Tudo leva a crer que os funerais na freguesia variavam de acordo com as condições econômicas e posição social da família. Quando, em 1759, faleceu o Capitão Ignácio Soares de Barros, pai do Pe. Fernando Lopes de Camargo, o funeral aconteceu com toda magnificência. Quatro cruzes acompanharam o enterro: a da Irmandade do Ssmo. Sacramento, a do Rosário dos Pretos, a da Boa Morte e a cruz das almas (cf. Inventários não-pulicados. Arquivo do Estado de São Paulo. ORDEM No. 670).
Além da própria matriz, os sepultamentos eram feitos no adro, ou seja, no espaço em volta da igreja, no cemitério anexo à igreja e nas diversas capelas da freguesia. O espaço interno da matriz era pequeno demais para abrigar todos os óbitos da freguesia. As crianças falecidas sem batismo e os adultos falecidos sem assistência sacramental eram enterrados no adro e no cemitério, pois, julgava-se na época, que pessoas falecidas em tais condições profanavam o recinto sagrado da igreja.

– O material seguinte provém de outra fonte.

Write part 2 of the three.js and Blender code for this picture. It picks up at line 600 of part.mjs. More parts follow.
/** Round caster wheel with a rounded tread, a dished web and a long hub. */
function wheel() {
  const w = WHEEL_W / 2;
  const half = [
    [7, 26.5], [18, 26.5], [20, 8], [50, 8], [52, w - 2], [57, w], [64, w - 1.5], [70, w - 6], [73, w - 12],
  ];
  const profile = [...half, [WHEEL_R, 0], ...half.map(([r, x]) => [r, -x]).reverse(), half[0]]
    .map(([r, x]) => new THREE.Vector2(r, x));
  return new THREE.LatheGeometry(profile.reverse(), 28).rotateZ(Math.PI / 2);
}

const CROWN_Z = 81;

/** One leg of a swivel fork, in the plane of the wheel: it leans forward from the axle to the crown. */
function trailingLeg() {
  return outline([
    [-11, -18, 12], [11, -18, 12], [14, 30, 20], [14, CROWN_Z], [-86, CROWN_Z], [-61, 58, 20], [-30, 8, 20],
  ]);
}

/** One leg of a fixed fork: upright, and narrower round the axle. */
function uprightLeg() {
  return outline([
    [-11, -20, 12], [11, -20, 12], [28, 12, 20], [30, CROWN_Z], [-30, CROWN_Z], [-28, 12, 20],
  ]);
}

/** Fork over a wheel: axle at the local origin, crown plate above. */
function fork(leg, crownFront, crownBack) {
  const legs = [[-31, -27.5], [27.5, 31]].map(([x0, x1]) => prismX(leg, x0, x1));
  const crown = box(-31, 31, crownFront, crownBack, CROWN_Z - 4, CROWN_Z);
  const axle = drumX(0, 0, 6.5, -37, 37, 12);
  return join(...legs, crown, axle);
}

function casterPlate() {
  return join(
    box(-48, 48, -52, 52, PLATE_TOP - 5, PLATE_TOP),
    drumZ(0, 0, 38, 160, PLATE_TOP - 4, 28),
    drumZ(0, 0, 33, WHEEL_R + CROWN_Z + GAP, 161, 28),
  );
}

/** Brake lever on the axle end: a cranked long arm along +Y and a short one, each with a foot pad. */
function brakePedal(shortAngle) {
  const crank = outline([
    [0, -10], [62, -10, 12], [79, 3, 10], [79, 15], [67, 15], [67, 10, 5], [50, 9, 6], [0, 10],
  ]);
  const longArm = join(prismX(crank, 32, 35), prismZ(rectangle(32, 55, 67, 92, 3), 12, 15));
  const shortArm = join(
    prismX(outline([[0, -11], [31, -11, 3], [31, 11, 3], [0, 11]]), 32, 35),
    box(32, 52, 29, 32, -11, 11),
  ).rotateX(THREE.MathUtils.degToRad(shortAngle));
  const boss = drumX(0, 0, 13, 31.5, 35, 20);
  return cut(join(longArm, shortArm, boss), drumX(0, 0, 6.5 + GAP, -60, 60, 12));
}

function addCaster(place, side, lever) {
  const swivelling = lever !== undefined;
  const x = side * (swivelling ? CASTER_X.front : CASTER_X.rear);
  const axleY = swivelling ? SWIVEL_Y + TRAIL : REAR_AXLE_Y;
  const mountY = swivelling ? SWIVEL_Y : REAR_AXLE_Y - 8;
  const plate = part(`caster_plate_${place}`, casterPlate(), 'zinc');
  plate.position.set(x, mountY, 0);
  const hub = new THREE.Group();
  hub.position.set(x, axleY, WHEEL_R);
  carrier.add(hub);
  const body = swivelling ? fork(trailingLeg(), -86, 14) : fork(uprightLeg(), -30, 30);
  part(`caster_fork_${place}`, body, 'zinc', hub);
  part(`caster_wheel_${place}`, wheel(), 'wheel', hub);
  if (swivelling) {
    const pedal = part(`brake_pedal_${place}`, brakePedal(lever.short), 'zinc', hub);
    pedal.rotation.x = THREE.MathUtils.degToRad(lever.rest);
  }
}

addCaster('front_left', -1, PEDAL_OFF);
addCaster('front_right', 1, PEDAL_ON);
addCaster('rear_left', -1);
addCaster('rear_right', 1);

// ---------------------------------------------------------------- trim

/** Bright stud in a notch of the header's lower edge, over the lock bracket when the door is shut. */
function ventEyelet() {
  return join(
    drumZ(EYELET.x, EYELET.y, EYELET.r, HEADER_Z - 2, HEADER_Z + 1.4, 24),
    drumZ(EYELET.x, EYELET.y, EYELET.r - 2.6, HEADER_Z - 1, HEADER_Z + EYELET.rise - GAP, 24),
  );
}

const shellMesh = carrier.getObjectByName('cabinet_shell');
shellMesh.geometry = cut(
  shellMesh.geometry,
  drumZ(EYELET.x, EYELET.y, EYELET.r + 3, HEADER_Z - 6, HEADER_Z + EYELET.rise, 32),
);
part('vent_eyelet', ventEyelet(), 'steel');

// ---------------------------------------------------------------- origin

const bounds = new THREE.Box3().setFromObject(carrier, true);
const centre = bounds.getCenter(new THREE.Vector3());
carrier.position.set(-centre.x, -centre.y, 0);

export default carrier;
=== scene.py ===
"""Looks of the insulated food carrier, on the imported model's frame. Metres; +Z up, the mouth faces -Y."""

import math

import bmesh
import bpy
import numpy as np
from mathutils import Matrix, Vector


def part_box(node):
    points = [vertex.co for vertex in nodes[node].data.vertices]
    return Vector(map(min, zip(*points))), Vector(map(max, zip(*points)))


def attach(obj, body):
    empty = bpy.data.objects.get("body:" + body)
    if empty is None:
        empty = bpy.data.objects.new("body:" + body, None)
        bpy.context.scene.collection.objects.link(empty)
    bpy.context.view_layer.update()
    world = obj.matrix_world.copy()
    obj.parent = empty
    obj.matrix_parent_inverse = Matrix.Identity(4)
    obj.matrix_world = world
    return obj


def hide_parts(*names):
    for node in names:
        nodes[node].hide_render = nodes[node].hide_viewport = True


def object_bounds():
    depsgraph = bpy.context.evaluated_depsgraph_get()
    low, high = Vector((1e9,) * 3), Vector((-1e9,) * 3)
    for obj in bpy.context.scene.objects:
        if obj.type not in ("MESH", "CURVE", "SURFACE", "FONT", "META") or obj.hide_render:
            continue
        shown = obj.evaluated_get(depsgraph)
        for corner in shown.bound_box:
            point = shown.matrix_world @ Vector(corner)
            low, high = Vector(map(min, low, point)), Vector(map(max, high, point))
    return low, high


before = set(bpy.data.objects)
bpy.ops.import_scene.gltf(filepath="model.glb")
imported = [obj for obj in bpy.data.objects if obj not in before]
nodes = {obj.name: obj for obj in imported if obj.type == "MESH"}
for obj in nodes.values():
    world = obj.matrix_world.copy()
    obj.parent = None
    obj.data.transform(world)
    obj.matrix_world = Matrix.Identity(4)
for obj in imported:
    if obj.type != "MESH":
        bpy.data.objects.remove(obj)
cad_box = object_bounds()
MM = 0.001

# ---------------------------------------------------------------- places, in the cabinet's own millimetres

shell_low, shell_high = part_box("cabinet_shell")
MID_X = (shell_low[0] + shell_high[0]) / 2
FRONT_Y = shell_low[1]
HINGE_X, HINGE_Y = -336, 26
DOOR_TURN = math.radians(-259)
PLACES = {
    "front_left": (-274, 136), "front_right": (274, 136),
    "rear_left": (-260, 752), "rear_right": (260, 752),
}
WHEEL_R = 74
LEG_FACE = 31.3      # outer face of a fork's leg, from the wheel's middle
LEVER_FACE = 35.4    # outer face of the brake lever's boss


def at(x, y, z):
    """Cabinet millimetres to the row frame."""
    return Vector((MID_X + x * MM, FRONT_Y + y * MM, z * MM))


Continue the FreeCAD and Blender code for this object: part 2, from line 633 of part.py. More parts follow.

Nas capelas eram enterradas as pessoas que moravam longe do centro urbano ou “por não ter quem os conduzisse” até a igreja matriz:
“Aos 19 dias do mês de junho de 1750, faleceu da vida presente Grácia, escrava de Antônio da Rosa, e casada com Lucas, escravo do dito, sem sacramentos por morrer de repente, e foi sepultada na igreja de São João por não Ter quem a conduzisse a esta igreja, de que fiz este assento, dia, mês e era ut supra”- Pe. Patrício de Oliveira Cardoso. (Livro de Óbitos de Cotia: 1750-1775, p.3).
Por volta de 1791, surgiu na freguesia de Cotia, a varíola, vulgarmente chamada bexiga ou bexigas. Os faleciam desta moléstia eram enterrados em locais afastados:
“Aos 18 do mês de outubro de 1791, com licença benzi um cemitério perto desta freguesia, de fronte da Cruz das almas que está no caminho que vai para Sorocaba e perto de um pinheiro, para serem sepultados os corpos dos que falecerem de bexigas e males contagiosos para não infetar o povo todo. E para constar, fiz este termo que assino”.- o Vigário Fernando Lopes de Camargo. (Tombo de Cotia: 1728-1844, p.65v. Arquivo Metropolitano Dom Duarte Leopoldo e Silva).
A partir de 1867 os sepultamentos começaram a ser feitos no cemitério da vila.”